=== Data shown ===

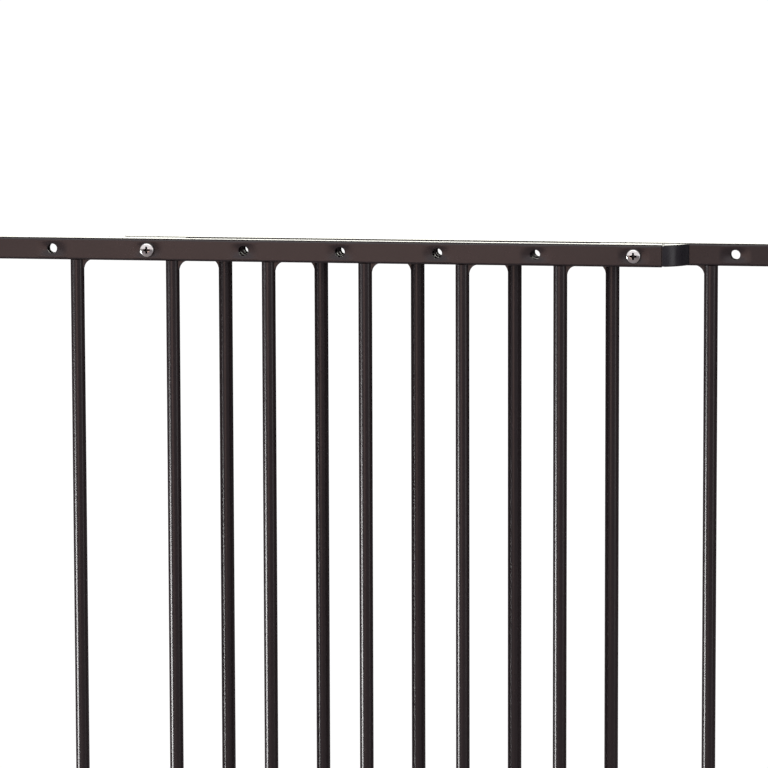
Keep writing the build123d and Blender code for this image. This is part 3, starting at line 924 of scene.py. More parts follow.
@dataclass(frozen=True)
class Guide:
    """Nylon guide: a plug in the rail, a curved nose past its end and a tongue in the gap."""

    nose_middle: Point = (8.5, 4.7)
    nose_length: float = 16.5
    tongue_length: float = 41.0
    plug_length: float = 40.0
    plug: RailPlug = RailPlug()
    shrink: float = 0.3
    edge_round: float = 0.9
    collar_width: float = 1.4
    collar_depth: float = 0.25
    collar_stop: float = 0.6
    bore_radius: float = 2.7

    def form(self, depth: float, height: float, gap_back: float, hole_back: float) -> Form:
        """Shape the guide in its panel's own directions, from the middle of the rail's end.

        Args:
            depth: Depth of the rail.
            height: Height of the rail.
            gap_back: How far the tongue reaches past the rail's middle, across the gap.
            hole_back: How far the clamping screw lies from the rail's end.

        Returns:
            The guide. X runs out of the rail's end and Y towards the other panel.
        """
        front = -depth / 2 + self.shrink
        half = height / 2 - self.shrink
        start, through, end = (Vector((0, front, 0)),
                               Vector((self.nose_middle[0], front + self.nose_middle[1], 0)),
                               Vector((self.nose_length, gap_back, 0)))
        outline = self.bow(start, through, end)
        outline += [(-self.tongue_length, gap_back), (-self.tongue_length, depth / 2),
                    (0, depth / 2)]
        body = Form.prism(outline, Matrix.Translation((0, 0, -half)), 2 * half)
        body.soften(self.edge_round, 4, lambda edge: all(
            vert.co.x > -WELD_DISTANCE or vert.co.y > depth / 2 + 1 for vert in edge.verts))
        groove = Form.block((-PAST, -depth, -height),
                            (self.collar_width, depth / 2 - self.collar_stop, height))
        groove_core = Form.block(
            (-2 * PAST, front + self.collar_depth, -half + self.collar_depth),
            (self.collar_width + PAST, depth, half - self.collar_depth))
        body.remove(groove.remove(groove_core))
        plug = self.plug.form(-self.plug_length, self.collar_width / 2, 0.0, 0.0)
        bore = Form.rod(self.bore_radius, -depth, gap_back + PAST, Vector((-hole_back, 0, 0)), Y,
                        steps=32)
        return body.join(plug).remove(bore)

    def bow(self, start: Vector, through: Vector, end: Vector, steps: int = 14) -> list[Point]:
        """Points on the circle through three points, from the first to the last."""
        a, b = through - start, end - start
        twice = 2 * (a.x * b.y - a.y * b.x)
        centre = start + Vector(((b.y * a.length_squared - a.y * b.length_squared) / twice,
                                 (a.x * b.length_squared - b.x * a.length_squared) / twice, 0))
        angles = [math.degrees(math.atan2(p.y - centre.y, p.x - centre.x)) for p in (start, end)]
        if angles[1] - angles[0] > 180:
            angles[1] -= 360
        elif angles[1] - angles[0] < -180:
            angles[1] += 360
        return arc((centre.x, centre.y), (start - centre).length, *angles, steps)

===

> **Exercise aim**
Reproduce the material precisely, including every line.

> **Final result**
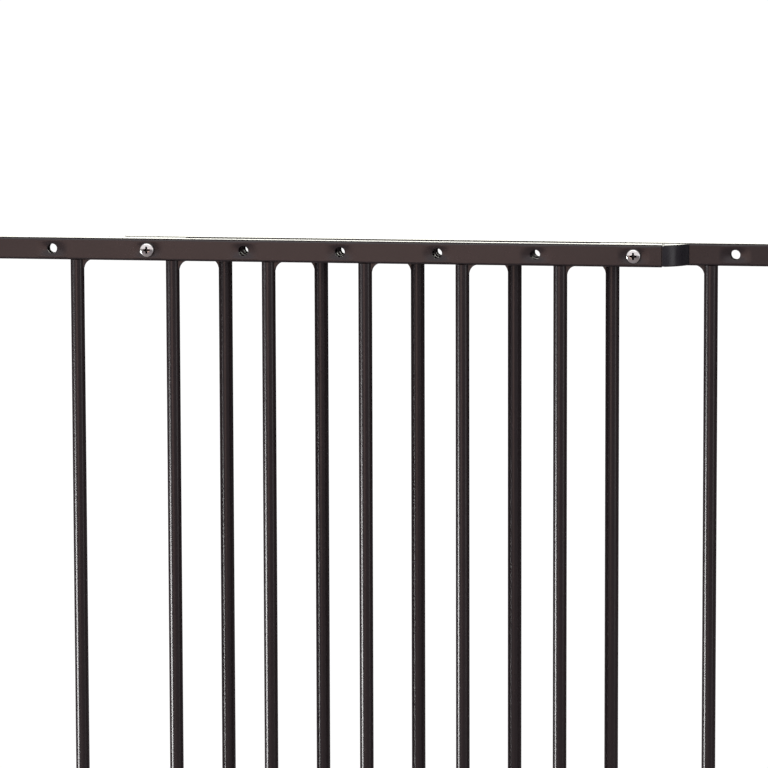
Keep writing the build123d and Blender code for this image. This is part 3, starting at line 924 of scene.py. More parts follow.
@dataclass(frozen=True)
class Guide:
    """Nylon guide: a plug in the rail, a curved nose past its end and a tongue in the gap."""

    nose_middle: Point = (8.5, 4.7)
    nose_length: float = 16.5
    tongue_length: float = 41.0
    plug_length: float = 40.0
    plug: RailPlug = RailPlug()
    shrink: float = 0.3
    edge_round: float = 0.9
    collar_width: float = 1.4
    collar_depth: float = 0.25
    collar_stop: float = 0.6
    bore_radius: float = 2.7

    def form(self, depth: float, height: float, gap_back: float, hole_back: float) -> Form:
        """Shape the guide in its panel's own directions, from the middle of the rail's end.

        Args:
            depth: Depth of the rail.
            height: Height of the rail.
            gap_back: How far the tongue reaches past the rail's middle, across the gap.
            hole_back: How far the clamping screw lies from the rail's end.

        Returns:
            The guide. X runs out of the rail's end and Y towards the other panel.
        """
        front = -depth / 2 + self.shrink
        half = height / 2 - self.shrink
        start, through, end = (Vector((0, front, 0)),
                               Vector((self.nose_middle[0], front + self.nose_middle[1], 0)),
                               Vector((self.nose_length, gap_back, 0)))
        outline = self.bow(start, through, end)
        outline += [(-self.tongue_length, gap_back), (-self.tongue_length, depth / 2),
                    (0, depth / 2)]
        body = Form.prism(outline, Matrix.Translation((0, 0, -half)), 2 * half)
        body.soften(self.edge_round, 4, lambda edge: all(
            vert.co.x > -WELD_DISTANCE or vert.co.y > depth / 2 + 1 for vert in edge.verts))
        groove = Form.block((-PAST, -depth, -height),
                            (self.collar_width, depth / 2 - self.collar_stop, height))
        groove_core = Form.block(
            (-2 * PAST, front + self.collar_depth, -half + self.collar_depth),
            (self.collar_width + PAST, depth, half - self.collar_depth))
        body.remove(groove.remove(groove_core))
        plug = self.plug.form(-self.plug_length, self.collar_width / 2, 0.0, 0.0)
        bore = Form.rod(self.bore_radius, -depth, gap_back + PAST, Vector((-hole_back, 0, 0)), Y,
                        steps=32)
        return body.join(plug).remove(bore)

    def bow(self, start: Vector, through: Vector, end: Vector, steps: int = 14) -> list[Point]:
        """Points on the circle through three points, from the first to the last."""
        a, b = through - start, end - start
        twice = 2 * (a.x * b.y - a.y * b.x)
        centre = start + Vector(((b.y * a.length_squared - a.y * b.length_squared) / twice,
                                 (a.x * b.length_squared - b.x * a.length_squared) / twice, 0))
        angles = [math.degrees(math.atan2(p.y - centre.y, p.x - centre.x)) for p in (start, end)]
        if angles[1] - angles[0] > 180:
            angles[1] -= 360
        elif angles[1] - angles[0] < -180:
            angles[1] += 360
        return arc((centre.x, centre.y), (start - centre).length, *angles, steps)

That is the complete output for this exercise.